1 - Goya, présence fugace
Parmi les curiosités les plus recherchées par les visiteurs, le cénotaphe du peintre espagnol Francisco Goya (1746-1828). Construit en 1928 au centenaire de la mort de l'artiste, l'oeuvre est un témoignage de son décès à Bordeaux, au 57 cours de l'Intendance. Le mystère de la disparition du crâne du génie reste d'ailleurs toujours entier. Lorsque le maître a été exhumé de la Chartreuse en 1888, il fut découvert dépossédé de son crâne. L'artiste repose à Madrid depuis son rapatriement en Espagne après de nombreuses péripéties diplomatiques.
3 choses à savoir :
- Goya ne fut pas initialement enterré à l'endroit même du cénotaphe, mais au sein du caveau des Muguiro, cousins de la famille de sa belle-fille, les Goicoechea puis déplacé deux fois avant de quitter Bordeaux.
- A Bordeaux, Francisco Goya aura représenté des marchandes de fleurs et des condamnés à mort dans des dessins tirés à l'eau forte.
- Le cénotaphe de style art-déco fut aménagé par l'architecte Tussau et le sculpteur Chaveron.
2 - Des visions de l'après
Parmi les oeuvres les plus spectaculaires de la Chartreuse, deux représentations de la mort s'affrontent par leur style et leur message :
- Le mausolée Crozatier est une réalisation du sculpteur Henri Léon Greber, datant de 1927. Prix de Rome l'artiste présente un homme massif d'inspiration antique assis sur une colonne brisée avec ces deux inscriptions latines placée à ses pieds : "Mors Ultima Ratio" et "Carpe Diem" soit "La mort est l'aboutissement de tout" et "Profitons de la vie".
- Plus loin, l'image de la mort est diamétralement opposée au mausolée du capitaine au long cours Jean Catherineau (1802-1874). Celle-ci y est présentée cadavérique, armée d'une faux et menaçante sur sa falaise sur laquelle son navire s'est fracassé. Son épitaphe est toute autre : "Par la science et l'intrépidité, le marin peut longtemps braver les tempêtes de l'océan, mais il est un écueil contre lequel il doit fatalement se briser : la mort" Ce monument était un souhait de Catherineau pour décorer le cimetière.

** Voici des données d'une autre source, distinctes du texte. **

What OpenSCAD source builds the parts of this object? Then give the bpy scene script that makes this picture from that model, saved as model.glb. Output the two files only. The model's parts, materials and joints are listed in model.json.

"C'est un message pour les héritiers de Jean Catherineau, s'ils ne faisaient pas ce que leur aïeul demandait, à savoir construire ce mausolée, ils étaient déshérités ! Aujourd'hui, cette représentation s'apparente à celle des films d'horreur. La sépulture a coûté 8000 francs or à l'époque. C'était énorme", indique Olivier Deltheil. Le tombeau est signé par l'architecte Jean Alaux.
3 - L'une des plus fréquentées, le père Chaminade
Autre particularité, la tombe de Charles-François Delacroix, père du peintre Eugène Delacroix et révolutionnaire, ou encore celle de l'écrivain féministe Flora Tristan, grand-mère du peintre Paul Gauguin.
Afin de rendre les espaces verts plus écologiques et durables, aucun pesticide n'est utilisé dans les espaces verts de la ville, dont les cimetières. Seuls des engrais naturels sont employés pour fertiliser les sols. L'arrosage est également réduit par paillage. La faune et la flore sauvages s'y développent ainsi.
Des efforts qui ont contribué à l'obtention d'une 4e fleur du label Villes et villages fleuris, remise à la Ville de Bordeaux le 12 septembre 2024. La collectivité s'est engagée plus largement dans un projet global de développement végétal à travers le vaste programme nommé "Bordeaux grandeur nature".